OFW remittances up in September

0
190

Money sent home by overseas Filipino workers (OFWs) in September jumped 9.1 percent to $2.888 billion versus the $2.648 billion recorded a year earlier, data from the Bangko Sentral ng Pilipinas (BSP) showed on Monday.

In a statement, the central bank said personal remittances—personal transfers in cash or kind and capital transfers between households—from land-based workers with work contracts of one year or more reached $2.205 billion in the period, 10.2-percent higher than the $2.001 billion recorded in September 2019.

Remittances from sea-based workers and land-based workers with work contracts of less than one year also increased by 6.5 percent to $622 million in September compared to the previous $584 million.

Cash remittances, which only count money coursed through banks, hit $2.601 billion in September, a 9.3-percent jump from $2.379 billion in the same month last year.

For the January to September period, BSP said personal remittances amounted to $24.302 billion, while cash remittances reached $21.886 billion.

By country source, cash remittances from Saudi Arabia, the United Arab Emirates (UAE), Germany, Kuwait and the United Kingdom shrank in the first nine months while those from the United States, Singapore, Qatar, Hong Kong and Taiwan expanded.

The US had the highest share to total OFW remittances from January to September at 40.1 percent. It was followed by Singapore, Saudi Arabia, Japan, the UK, the UAE, Canada, Hong Kong, Qatar, and Taiwan.
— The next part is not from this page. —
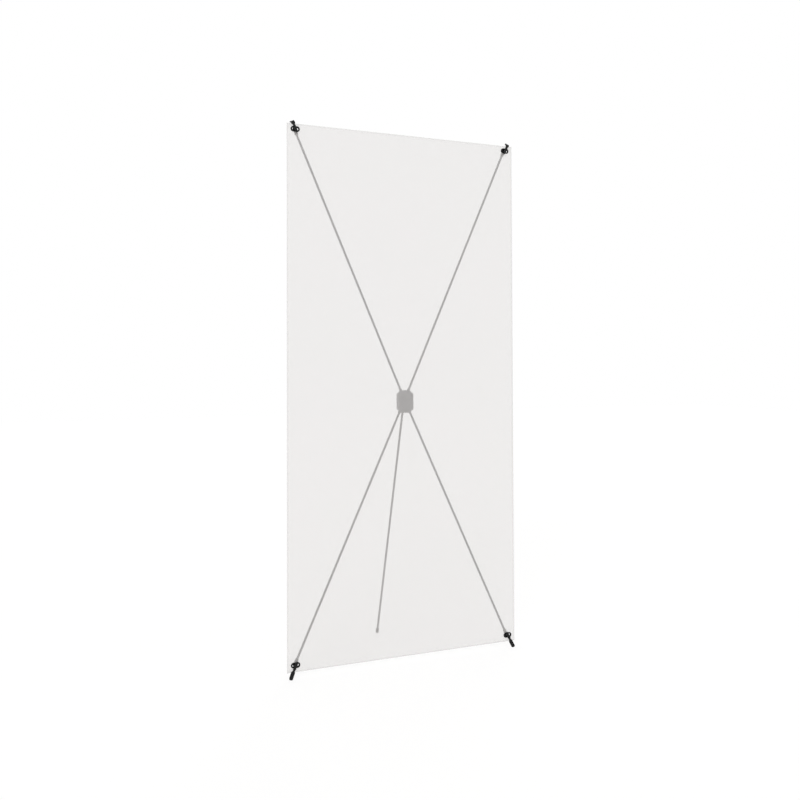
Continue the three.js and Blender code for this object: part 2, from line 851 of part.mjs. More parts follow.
// The rear leg: its foot's round end touches the floor at the leg's spread behind the film
function makeLeg(frame, length, floor) {
  const leg = new THREE.Group();
  leg.name = "rear_leg";
  leg.applyMatrix4(frame);
  leg.add(piece("leg_knuckle", "hub", knuckleShape()));
  const rodEnd = length - footRodSeat + footDiameter / 2;
  leg.add(piece("leg_rod", "rod", cylinder(rodDiameter, rodSeatInKnuckle + fitGap, rodEnd, rodSides)));
  const radius = footDiameter / 2;
  const bore = rodDiameter / 2 + fitGap;
  const tip = length + radius;
  const seat = rodEnd + fitGap;
  const round = [];
  for (let i = 0; i < footRoundSteps; i++) {
    const angle = ((Math.PI / 2) * i) / footRoundSteps;
    round.push([radius * Math.cos(angle), length + radius * Math.sin(angle)]);
  }
  const profile = [
    ...round,
    [0, tip],
    [0, seat],
    [bore, seat],
    [bore, tip - footLength],
    [footMouthDiameter / 2, tip - footLength],
    [radius, tip - footLength + (radius - bore)],
  ];
  const foot = solid(turned(profile, ringSides)).subtract(belowFloor(floor, frame));
  leg.add(piece("leg_foot", "rubber", foot));
  return leg;
}

function makeStand() {
  const stand = new THREE.Group();
  stand.name = "banner_stand";
  stand.add(makeFilm());
  for (const corner of corners) {
    const grommet = piece("eyelet_" + corner.name, "eyelet", grommetShape());
    const washer = piece("eyelet_washer_" + corner.name, "eyelet", washerShape());
    grommet.position.set(corner.x, 0, corner.z);
    washer.position.set(corner.x, 0, corner.z);
    stand.add(grommet, washer);
  }

  const topHook = hookShape(true);
  const bottomHook = hookShape(false);
  const footCorner = corners.find((corner) => !corner.isTop);
  const floor = lowest(geometryOf(bottomHook), hookPlace(footCorner)) + hookSoleDepth;
  for (const corner of corners) {
    const hook = corner.isTop ? topHook : bottomHook.subtract(belowFloor(floor, hookPlace(corner)));
    stand.add(makeArm(corner, hook));
    stand.add(makePivot(corner.name, corner.frame, pinLength));
  }

  const footCentre = new THREE.Vector3(0, legSpread, floor + footDiameter / 2 - footSoleDepth);
  const legFrame = rodFrame(legPivot, footCentre);
  const legLength = footCentre.distanceTo(legPivot);
  stand.add(makeLeg(legFrame, legLength, floor));
  stand.add(makePivot("leg", legFrame, 2 * (yokeHalfWidth - seatGap)));
  stand.add(makeFrontCover());
  stand.add(makeRearCover(legFrame));
  for (const place of screwPlaces) {
    stand.add(makeScrew(place));
  }
  return stand;
}

// The origin is on the floor, under the middle of the whole stand
const stand = makeStand();
const whole = new THREE.Box3().setFromObject(stand, true);
const middle = whole.getCenter(new THREE.Vector3());
stand.position.set(-middle.x, -middle.y, -whole.min.z);
console.log("least gap between spring turns: " + leastSpringGap().toFixed(2) + " mm");

export default stand;
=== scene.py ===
# %% [markdown]
# # A spring-back banner stand
#
# A small sprung hub spreads four thin rods into an X, and a fifth rod props it from behind. A glossy black
# hook on each rod goes through an oval eyelet in the corner of a clear white film and pulls it flat.
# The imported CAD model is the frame: it gives every place and every size, and each piece made here
# rides on one of its bodies. The cells go from the camera to the finishes and then from the rods outwards.

import json
import math

import bmesh
import bpy
from mathutils import Matrix, Vector, geometry

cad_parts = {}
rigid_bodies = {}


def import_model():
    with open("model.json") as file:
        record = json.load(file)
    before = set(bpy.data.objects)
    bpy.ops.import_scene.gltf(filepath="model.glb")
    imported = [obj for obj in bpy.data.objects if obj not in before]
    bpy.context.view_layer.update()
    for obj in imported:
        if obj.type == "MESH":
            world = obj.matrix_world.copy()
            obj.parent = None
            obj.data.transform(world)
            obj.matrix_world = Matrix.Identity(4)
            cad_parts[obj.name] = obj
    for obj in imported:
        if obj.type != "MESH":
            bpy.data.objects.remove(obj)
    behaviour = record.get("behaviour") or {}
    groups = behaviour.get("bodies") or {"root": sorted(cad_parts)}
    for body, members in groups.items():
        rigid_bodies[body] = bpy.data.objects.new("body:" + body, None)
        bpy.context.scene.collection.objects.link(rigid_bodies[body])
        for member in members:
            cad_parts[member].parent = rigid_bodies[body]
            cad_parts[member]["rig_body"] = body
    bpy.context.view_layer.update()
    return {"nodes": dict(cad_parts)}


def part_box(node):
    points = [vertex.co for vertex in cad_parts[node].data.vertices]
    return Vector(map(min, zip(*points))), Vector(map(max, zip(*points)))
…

Michael L. Ricafort, RCBC head of economics and industry research division and corporate planning group, in an e-mailed statement, said OFW remittances may further pick up in the last quarter of 2020, but said this would depend on the economic recovery of host countries.

“Going forward, any further recovery in OFW remittances in the coming months would also largely depend/be a function of the further recovery of the economies of the major host countries around the world from Covid (coronavirus disease 2019) lockdowns….for some OFWs to be able to work again, as well as the pace of restoring/regaining jobs lost by some adversely affected OFWs in the same or different industry/host country, including repatriated OFWs especially those coming from hard-hit industries such as tourism-/travel-related industries,” Ricafort explained.